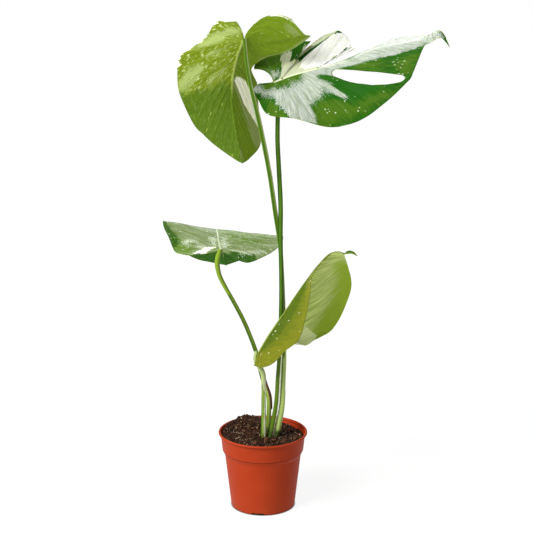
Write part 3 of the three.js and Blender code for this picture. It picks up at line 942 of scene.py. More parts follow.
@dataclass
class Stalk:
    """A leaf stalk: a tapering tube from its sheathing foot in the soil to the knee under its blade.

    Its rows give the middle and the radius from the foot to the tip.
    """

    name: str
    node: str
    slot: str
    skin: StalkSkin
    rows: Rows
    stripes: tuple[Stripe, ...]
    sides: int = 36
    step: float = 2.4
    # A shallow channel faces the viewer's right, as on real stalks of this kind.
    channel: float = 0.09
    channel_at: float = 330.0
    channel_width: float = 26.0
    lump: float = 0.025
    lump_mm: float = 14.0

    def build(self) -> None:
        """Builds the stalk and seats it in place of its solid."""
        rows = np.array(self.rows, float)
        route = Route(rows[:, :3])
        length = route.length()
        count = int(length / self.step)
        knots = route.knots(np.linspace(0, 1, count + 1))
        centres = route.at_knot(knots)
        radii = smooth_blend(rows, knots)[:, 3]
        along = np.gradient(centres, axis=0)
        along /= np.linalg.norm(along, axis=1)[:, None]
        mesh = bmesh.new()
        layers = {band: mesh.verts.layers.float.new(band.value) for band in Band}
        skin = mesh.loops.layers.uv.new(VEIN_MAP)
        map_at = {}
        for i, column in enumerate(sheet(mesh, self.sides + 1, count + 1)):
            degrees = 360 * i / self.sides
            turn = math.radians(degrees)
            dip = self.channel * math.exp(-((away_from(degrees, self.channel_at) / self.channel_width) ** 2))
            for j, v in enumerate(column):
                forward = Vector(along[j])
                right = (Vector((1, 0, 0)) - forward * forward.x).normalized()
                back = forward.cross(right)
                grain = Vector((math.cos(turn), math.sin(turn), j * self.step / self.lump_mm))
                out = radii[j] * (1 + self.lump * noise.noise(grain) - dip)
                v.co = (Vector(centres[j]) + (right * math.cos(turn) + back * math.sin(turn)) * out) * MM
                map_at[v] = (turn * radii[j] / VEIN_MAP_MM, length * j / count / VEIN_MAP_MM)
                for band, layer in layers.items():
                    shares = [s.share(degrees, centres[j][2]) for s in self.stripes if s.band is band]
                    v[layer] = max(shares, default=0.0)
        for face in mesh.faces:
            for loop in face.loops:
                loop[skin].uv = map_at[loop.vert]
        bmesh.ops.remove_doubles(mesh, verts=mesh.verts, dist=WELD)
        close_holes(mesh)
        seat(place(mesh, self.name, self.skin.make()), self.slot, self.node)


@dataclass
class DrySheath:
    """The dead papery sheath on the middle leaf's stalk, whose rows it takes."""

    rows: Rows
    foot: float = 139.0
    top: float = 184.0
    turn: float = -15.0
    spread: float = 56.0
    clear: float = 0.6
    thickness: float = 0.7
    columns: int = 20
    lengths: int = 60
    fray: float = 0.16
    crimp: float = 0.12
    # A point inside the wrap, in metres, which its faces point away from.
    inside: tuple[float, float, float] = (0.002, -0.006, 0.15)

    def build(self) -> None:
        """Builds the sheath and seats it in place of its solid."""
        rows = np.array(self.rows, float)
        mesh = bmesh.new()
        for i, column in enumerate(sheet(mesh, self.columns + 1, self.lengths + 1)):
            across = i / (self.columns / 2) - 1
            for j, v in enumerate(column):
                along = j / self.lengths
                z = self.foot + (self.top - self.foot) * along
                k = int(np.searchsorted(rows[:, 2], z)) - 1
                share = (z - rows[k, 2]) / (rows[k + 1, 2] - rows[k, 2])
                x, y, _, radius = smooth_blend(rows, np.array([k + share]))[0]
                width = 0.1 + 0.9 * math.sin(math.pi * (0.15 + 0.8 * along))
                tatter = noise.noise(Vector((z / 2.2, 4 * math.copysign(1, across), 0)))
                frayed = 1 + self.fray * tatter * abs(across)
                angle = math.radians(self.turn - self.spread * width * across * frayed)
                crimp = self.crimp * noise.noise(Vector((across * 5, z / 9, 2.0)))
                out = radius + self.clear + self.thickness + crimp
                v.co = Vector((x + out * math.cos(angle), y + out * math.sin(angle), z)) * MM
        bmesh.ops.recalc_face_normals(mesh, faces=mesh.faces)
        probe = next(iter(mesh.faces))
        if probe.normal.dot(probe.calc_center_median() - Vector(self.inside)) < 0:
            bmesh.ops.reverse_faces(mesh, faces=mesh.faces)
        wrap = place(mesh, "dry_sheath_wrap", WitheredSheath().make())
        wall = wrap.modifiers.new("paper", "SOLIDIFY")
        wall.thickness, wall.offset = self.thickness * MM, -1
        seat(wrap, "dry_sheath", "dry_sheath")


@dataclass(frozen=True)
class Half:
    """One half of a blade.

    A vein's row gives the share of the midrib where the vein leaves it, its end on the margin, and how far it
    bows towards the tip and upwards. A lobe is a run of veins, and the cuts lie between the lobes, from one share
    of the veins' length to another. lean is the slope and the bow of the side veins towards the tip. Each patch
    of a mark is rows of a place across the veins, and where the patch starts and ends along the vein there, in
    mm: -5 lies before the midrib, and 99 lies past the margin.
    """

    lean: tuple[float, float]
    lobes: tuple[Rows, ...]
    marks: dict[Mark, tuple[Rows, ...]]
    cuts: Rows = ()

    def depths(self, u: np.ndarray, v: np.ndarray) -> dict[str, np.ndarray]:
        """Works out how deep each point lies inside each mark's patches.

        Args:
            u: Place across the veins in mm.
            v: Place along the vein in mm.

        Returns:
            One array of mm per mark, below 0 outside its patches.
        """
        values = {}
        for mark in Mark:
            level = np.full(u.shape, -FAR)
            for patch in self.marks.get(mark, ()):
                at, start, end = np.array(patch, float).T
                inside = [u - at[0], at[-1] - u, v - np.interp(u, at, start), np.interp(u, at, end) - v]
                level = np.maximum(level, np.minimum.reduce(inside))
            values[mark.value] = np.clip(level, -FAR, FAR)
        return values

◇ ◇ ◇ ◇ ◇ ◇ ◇

__STATED EXERCISE__
Write out all the data again, exactly as it appears.

__RESPONSE FOR THIS EXERCISE__
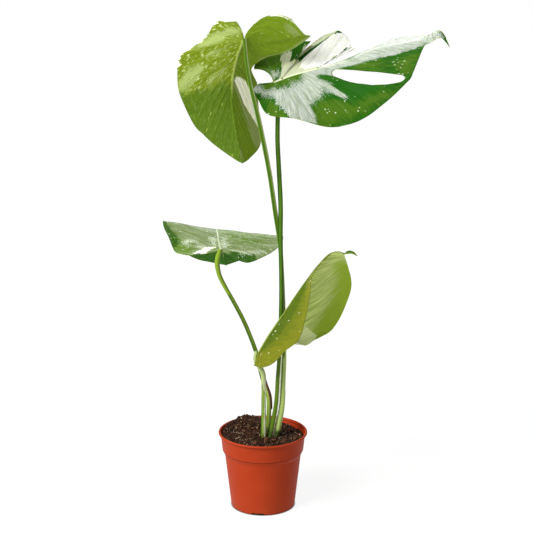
Write part 3 of the three.js and Blender code for this picture. It picks up at line 942 of scene.py. More parts follow.
@dataclass
class Stalk:
    """A leaf stalk: a tapering tube from its sheathing foot in the soil to the knee under its blade.

    Its rows give the middle and the radius from the foot to the tip.
    """

    name: str
    node: str
    slot: str
    skin: StalkSkin
    rows: Rows
    stripes: tuple[Stripe, ...]
    sides: int = 36
    step: float = 2.4
    # A shallow channel faces the viewer's right, as on real stalks of this kind.
    channel: float = 0.09
    channel_at: float = 330.0
    channel_width: float = 26.0
    lump: float = 0.025
    lump_mm: float = 14.0

    def build(self) -> None:
        """Builds the stalk and seats it in place of its solid."""
        rows = np.array(self.rows, float)
        route = Route(rows[:, :3])
        length = route.length()
        count = int(length / self.step)
        knots = route.knots(np.linspace(0, 1, count + 1))
        centres = route.at_knot(knots)
        radii = smooth_blend(rows, knots)[:, 3]
        along = np.gradient(centres, axis=0)
        along /= np.linalg.norm(along, axis=1)[:, None]
        mesh = bmesh.new()
        layers = {band: mesh.verts.layers.float.new(band.value) for band in Band}
        skin = mesh.loops.layers.uv.new(VEIN_MAP)
        map_at = {}
        for i, column in enumerate(sheet(mesh, self.sides + 1, count + 1)):
            degrees = 360 * i / self.sides
            turn = math.radians(degrees)
            dip = self.channel * math.exp(-((away_from(degrees, self.channel_at) / self.channel_width) ** 2))
            for j, v in enumerate(column):
                forward = Vector(along[j])
                right = (Vector((1, 0, 0)) - forward * forward.x).normalized()
                back = forward.cross(right)
                grain = Vector((math.cos(turn), math.sin(turn), j * self.step / self.lump_mm))
                out = radii[j] * (1 + self.lump * noise.noise(grain) - dip)
                v.co = (Vector(centres[j]) + (right * math.cos(turn) + back * math.sin(turn)) * out) * MM
                map_at[v] = (turn * radii[j] / VEIN_MAP_MM, length * j / count / VEIN_MAP_MM)
                for band, layer in layers.items():
                    shares = [s.share(degrees, centres[j][2]) for s in self.stripes if s.band is band]
                    v[layer] = max(shares, default=0.0)
        for face in mesh.faces:
            for loop in face.loops:
                loop[skin].uv = map_at[loop.vert]
        bmesh.ops.remove_doubles(mesh, verts=mesh.verts, dist=WELD)
        close_holes(mesh)
        seat(place(mesh, self.name, self.skin.make()), self.slot, self.node)


@dataclass
class DrySheath:
    """The dead papery sheath on the middle leaf's stalk, whose rows it takes."""

    rows: Rows
    foot: float = 139.0
    top: float = 184.0
    turn: float = -15.0
    spread: float = 56.0
    clear: float = 0.6
    thickness: float = 0.7
    columns: int = 20
    lengths: int = 60
    fray: float = 0.16
    crimp: float = 0.12
    # A point inside the wrap, in metres, which its faces point away from.
    inside: tuple[float, float, float] = (0.002, -0.006, 0.15)

    def build(self) -> None:
        """Builds the sheath and seats it in place of its solid."""
        rows = np.array(self.rows, float)
        mesh = bmesh.new()
        for i, column in enumerate(sheet(mesh, self.columns + 1, self.lengths + 1)):
            across = i / (self.columns / 2) - 1
            for j, v in enumerate(column):
                along = j / self.lengths
                z = self.foot + (self.top - self.foot) * along
                k = int(np.searchsorted(rows[:, 2], z)) - 1
                share = (z - rows[k, 2]) / (rows[k + 1, 2] - rows[k, 2])
                x, y, _, radius = smooth_blend(rows, np.array([k + share]))[0]
                width = 0.1 + 0.9 * math.sin(math.pi * (0.15 + 0.8 * along))
                tatter = noise.noise(Vector((z / 2.2, 4 * math.copysign(1, across), 0)))
                frayed = 1 + self.fray * tatter * abs(across)
                angle = math.radians(self.turn - self.spread * width * across * frayed)
                crimp = self.crimp * noise.noise(Vector((across * 5, z / 9, 2.0)))
                out = radius + self.clear + self.thickness + crimp
                v.co = Vector((x + out * math.cos(angle), y + out * math.sin(angle), z)) * MM
        bmesh.ops.recalc_face_normals(mesh, faces=mesh.faces)
        probe = next(iter(mesh.faces))
        if probe.normal.dot(probe.calc_center_median() - Vector(self.inside)) < 0:
            bmesh.ops.reverse_faces(mesh, faces=mesh.faces)
        wrap = place(mesh, "dry_sheath_wrap", WitheredSheath().make())
        wall = wrap.modifiers.new("paper", "SOLIDIFY")
        wall.thickness, wall.offset = self.thickness * MM, -1
        seat(wrap, "dry_sheath", "dry_sheath")


@dataclass(frozen=True)
class Half:
    """One half of a blade.

    A vein's row gives the share of the midrib where the vein leaves it, its end on the margin, and how far it
    bows towards the tip and upwards. A lobe is a run of veins, and the cuts lie between the lobes, from one share
    of the veins' length to another. lean is the slope and the bow of the side veins towards the tip. Each patch
    of a mark is rows of a place across the veins, and where the patch starts and ends along the vein there, in
    mm: -5 lies before the midrib, and 99 lies past the margin.
    """

    lean: tuple[float, float]
    lobes: tuple[Rows, ...]
    marks: dict[Mark, tuple[Rows, ...]]
    cuts: Rows = ()

    def depths(self, u: np.ndarray, v: np.ndarray) -> dict[str, np.ndarray]:
        """Works out how deep each point lies inside each mark's patches.

        Args:
            u: Place across the veins in mm.
            v: Place along the vein in mm.

        Returns:
            One array of mm per mark, below 0 outside its patches.
        """
        values = {}
        for mark in Mark:
            level = np.full(u.shape, -FAR)
            for patch in self.marks.get(mark, ()):
                at, start, end = np.array(patch, float).T
                inside = [u - at[0], at[-1] - u, v - np.interp(u, at, start), np.interp(u, at, end) - v]
                level = np.maximum(level, np.minimum.reduce(inside))
            values[mark.value] = np.clip(level, -FAR, FAR)
        return values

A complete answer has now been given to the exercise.